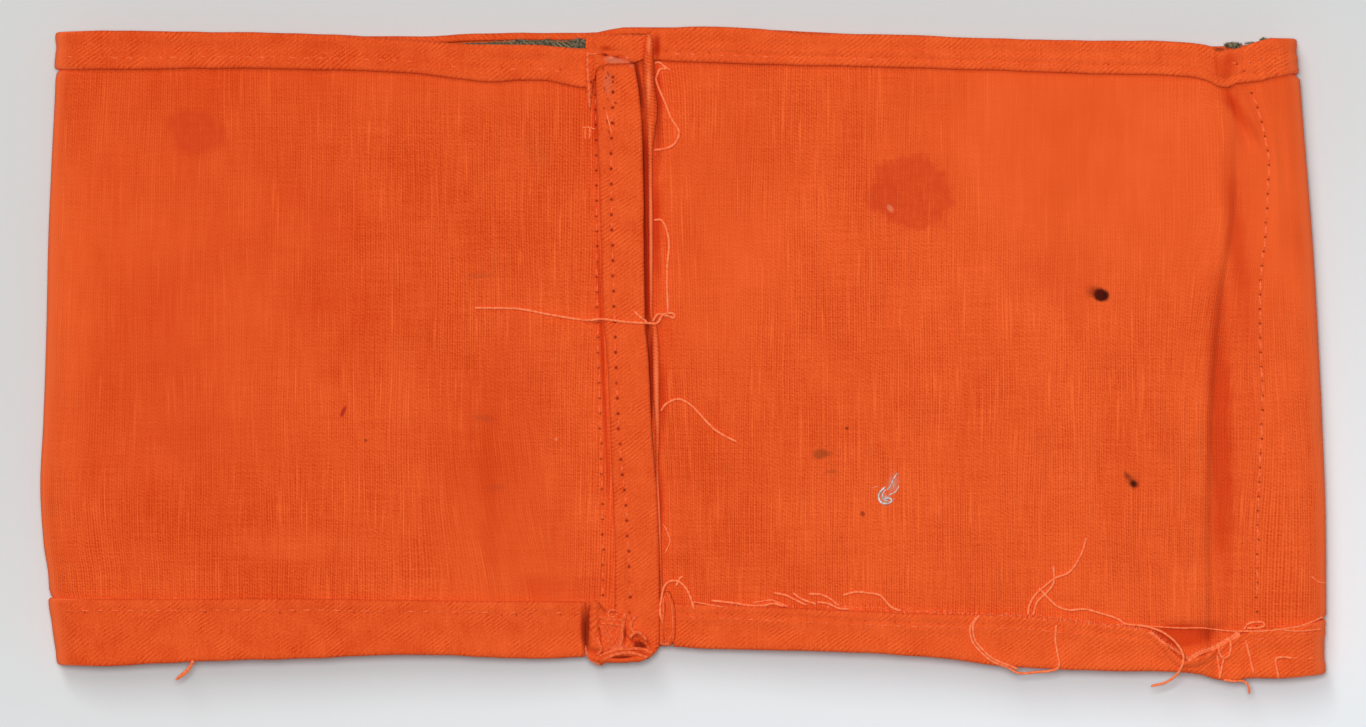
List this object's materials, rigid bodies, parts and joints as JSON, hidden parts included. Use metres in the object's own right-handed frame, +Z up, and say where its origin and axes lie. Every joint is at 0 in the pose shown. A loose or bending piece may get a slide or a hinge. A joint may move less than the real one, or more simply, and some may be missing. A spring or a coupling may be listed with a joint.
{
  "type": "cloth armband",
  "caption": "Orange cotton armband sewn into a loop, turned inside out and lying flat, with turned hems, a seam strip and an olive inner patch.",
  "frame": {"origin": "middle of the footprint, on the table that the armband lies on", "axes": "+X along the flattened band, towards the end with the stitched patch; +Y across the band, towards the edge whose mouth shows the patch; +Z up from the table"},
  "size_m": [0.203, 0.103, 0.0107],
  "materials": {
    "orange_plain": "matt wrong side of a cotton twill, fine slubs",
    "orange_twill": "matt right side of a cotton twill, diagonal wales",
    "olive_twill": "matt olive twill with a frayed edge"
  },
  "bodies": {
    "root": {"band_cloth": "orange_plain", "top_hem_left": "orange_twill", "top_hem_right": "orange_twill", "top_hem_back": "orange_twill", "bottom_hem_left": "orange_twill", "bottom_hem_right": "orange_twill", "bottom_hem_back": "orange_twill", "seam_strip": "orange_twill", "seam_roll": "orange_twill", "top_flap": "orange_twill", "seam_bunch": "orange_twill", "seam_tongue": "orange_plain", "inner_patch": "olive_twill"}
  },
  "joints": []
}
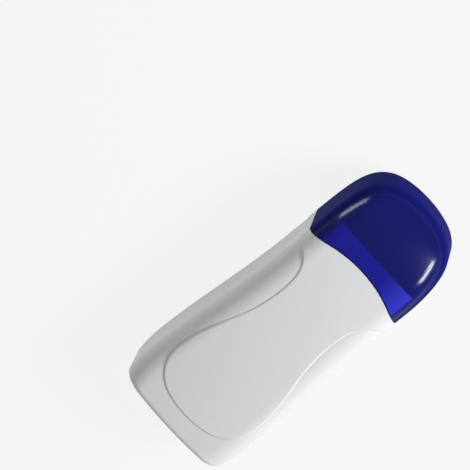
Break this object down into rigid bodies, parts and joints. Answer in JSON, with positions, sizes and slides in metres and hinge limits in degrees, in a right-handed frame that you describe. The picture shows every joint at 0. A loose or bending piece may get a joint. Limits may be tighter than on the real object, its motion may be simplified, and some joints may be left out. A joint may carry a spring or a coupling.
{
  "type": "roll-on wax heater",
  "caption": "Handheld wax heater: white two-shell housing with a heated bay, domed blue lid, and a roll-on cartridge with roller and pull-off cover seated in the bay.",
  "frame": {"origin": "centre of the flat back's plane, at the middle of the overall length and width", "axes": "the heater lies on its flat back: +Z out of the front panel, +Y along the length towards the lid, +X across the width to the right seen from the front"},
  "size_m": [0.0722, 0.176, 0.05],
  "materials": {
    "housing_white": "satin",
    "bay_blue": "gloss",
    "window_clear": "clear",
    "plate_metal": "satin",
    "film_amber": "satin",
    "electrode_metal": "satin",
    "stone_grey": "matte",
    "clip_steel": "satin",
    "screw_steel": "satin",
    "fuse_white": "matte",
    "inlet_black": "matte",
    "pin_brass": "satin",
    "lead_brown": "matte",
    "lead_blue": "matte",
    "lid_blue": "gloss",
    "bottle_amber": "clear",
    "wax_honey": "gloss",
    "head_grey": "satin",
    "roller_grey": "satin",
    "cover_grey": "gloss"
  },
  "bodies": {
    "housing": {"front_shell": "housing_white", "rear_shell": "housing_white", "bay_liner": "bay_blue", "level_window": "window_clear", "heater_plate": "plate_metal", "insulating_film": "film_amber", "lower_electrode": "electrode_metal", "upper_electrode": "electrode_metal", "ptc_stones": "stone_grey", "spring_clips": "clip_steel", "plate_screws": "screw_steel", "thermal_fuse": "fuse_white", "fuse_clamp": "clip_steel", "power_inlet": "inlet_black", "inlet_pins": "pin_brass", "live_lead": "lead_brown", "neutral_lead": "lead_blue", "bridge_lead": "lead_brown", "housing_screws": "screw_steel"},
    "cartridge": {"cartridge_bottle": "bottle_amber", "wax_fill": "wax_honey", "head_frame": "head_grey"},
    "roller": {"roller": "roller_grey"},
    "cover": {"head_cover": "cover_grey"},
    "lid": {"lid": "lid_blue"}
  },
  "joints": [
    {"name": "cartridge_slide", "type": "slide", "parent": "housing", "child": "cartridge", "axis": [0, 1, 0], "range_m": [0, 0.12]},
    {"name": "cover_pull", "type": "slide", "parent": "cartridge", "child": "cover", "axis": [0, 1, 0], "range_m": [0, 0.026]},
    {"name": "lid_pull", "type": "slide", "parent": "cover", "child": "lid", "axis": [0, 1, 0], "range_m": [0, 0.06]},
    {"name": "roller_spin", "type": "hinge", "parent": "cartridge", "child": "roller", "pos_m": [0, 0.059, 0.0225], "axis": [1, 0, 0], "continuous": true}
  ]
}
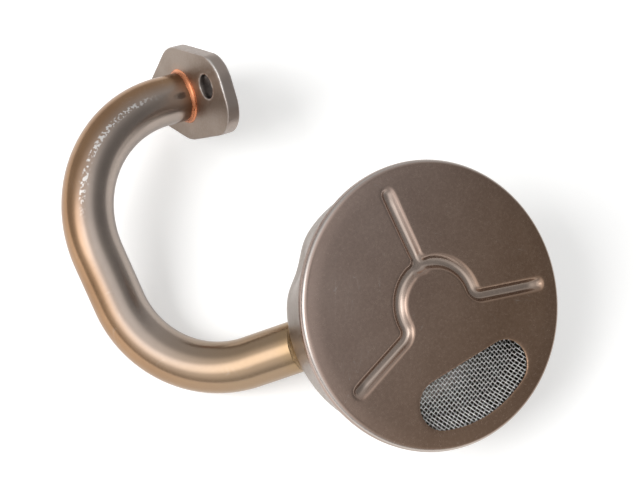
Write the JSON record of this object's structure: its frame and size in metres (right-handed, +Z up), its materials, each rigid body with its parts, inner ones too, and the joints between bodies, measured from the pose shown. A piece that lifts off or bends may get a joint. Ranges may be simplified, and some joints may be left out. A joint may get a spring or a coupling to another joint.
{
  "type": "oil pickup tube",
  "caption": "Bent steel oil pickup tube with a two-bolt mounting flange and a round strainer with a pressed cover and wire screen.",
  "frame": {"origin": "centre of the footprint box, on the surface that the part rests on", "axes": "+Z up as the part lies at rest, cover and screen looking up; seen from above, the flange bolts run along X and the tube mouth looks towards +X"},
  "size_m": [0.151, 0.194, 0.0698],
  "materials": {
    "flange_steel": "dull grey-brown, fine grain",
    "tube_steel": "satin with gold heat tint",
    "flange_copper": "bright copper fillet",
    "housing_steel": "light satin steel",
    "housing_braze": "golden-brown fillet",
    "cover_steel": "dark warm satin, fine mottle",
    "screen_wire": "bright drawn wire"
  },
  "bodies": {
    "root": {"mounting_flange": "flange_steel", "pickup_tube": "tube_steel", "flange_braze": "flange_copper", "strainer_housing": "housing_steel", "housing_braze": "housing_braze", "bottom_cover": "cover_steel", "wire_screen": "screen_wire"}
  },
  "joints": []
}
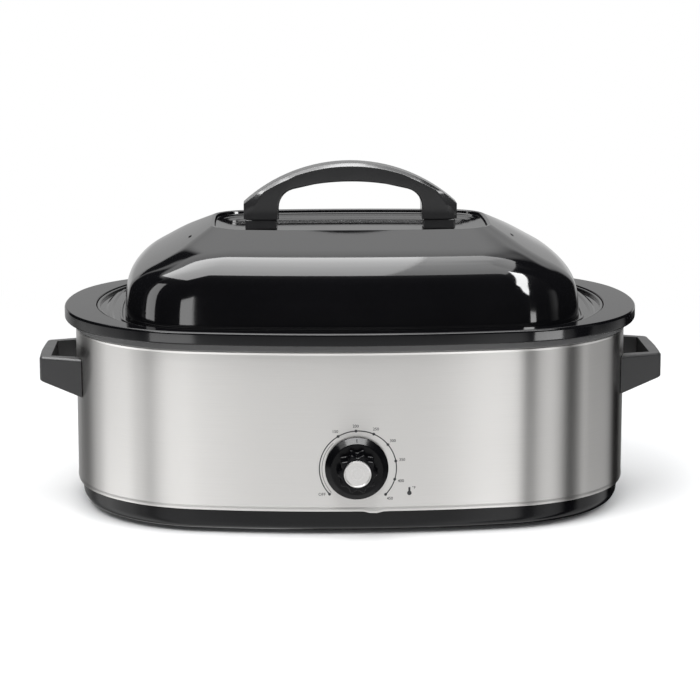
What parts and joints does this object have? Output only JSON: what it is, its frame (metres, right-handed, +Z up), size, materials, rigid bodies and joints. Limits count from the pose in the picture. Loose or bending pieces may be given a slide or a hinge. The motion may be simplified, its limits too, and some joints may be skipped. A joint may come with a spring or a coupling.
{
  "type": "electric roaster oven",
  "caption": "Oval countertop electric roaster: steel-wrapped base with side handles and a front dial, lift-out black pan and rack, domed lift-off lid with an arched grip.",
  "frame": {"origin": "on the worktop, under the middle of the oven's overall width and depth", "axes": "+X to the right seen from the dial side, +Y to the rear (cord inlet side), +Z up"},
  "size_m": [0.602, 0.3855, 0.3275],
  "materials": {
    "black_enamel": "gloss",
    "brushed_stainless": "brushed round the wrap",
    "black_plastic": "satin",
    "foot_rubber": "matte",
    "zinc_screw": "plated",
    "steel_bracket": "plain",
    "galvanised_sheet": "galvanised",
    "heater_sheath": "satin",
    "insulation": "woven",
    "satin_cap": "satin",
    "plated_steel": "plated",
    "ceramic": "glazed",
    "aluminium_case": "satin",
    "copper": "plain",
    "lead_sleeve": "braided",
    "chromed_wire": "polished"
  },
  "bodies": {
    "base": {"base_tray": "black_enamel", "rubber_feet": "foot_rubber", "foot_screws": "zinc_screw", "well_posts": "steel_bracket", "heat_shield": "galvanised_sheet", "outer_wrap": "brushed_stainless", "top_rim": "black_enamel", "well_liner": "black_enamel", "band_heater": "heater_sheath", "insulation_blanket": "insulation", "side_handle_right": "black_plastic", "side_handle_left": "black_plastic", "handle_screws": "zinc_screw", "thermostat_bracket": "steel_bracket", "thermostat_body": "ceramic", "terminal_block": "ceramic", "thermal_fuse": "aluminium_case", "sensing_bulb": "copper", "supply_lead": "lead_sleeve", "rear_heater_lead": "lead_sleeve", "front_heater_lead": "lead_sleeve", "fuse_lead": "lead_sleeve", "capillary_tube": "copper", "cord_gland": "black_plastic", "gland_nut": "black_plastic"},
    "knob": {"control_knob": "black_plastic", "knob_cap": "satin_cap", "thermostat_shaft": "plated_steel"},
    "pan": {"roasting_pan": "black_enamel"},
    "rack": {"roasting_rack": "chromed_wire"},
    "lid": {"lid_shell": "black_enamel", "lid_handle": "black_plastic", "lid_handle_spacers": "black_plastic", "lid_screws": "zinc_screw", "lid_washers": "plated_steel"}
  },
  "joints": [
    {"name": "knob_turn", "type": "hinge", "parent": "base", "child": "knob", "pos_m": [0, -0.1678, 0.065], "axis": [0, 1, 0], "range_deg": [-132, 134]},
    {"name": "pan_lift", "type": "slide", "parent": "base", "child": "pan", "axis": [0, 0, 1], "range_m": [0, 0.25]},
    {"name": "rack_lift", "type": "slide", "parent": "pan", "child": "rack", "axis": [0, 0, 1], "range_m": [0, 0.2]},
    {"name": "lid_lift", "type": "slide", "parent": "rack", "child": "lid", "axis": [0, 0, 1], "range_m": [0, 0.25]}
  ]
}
|---|
● WRITTEN INSTRUCTION
Isolate the lines that hold the word "into" and copy all of them.

● EXERCISE RESULT
  "caption": "Orange cotton armband sewn into a loop, turned inside out and lying flat, with turned hems, a seam strip and an olive inner patch.",
Break this object down into rigid bodies, parts and joints. Answer in JSON, with positions, sizes and slides in metres and hinge limits in degrees, in a right-handed frame that you describe. The picture shows every joint at 0. A loose or bending piece may get a joint. Limits may be tighter than on the real object, its motion may be simplified, and some joints may be left out. A joint may carry a spring or a coupling.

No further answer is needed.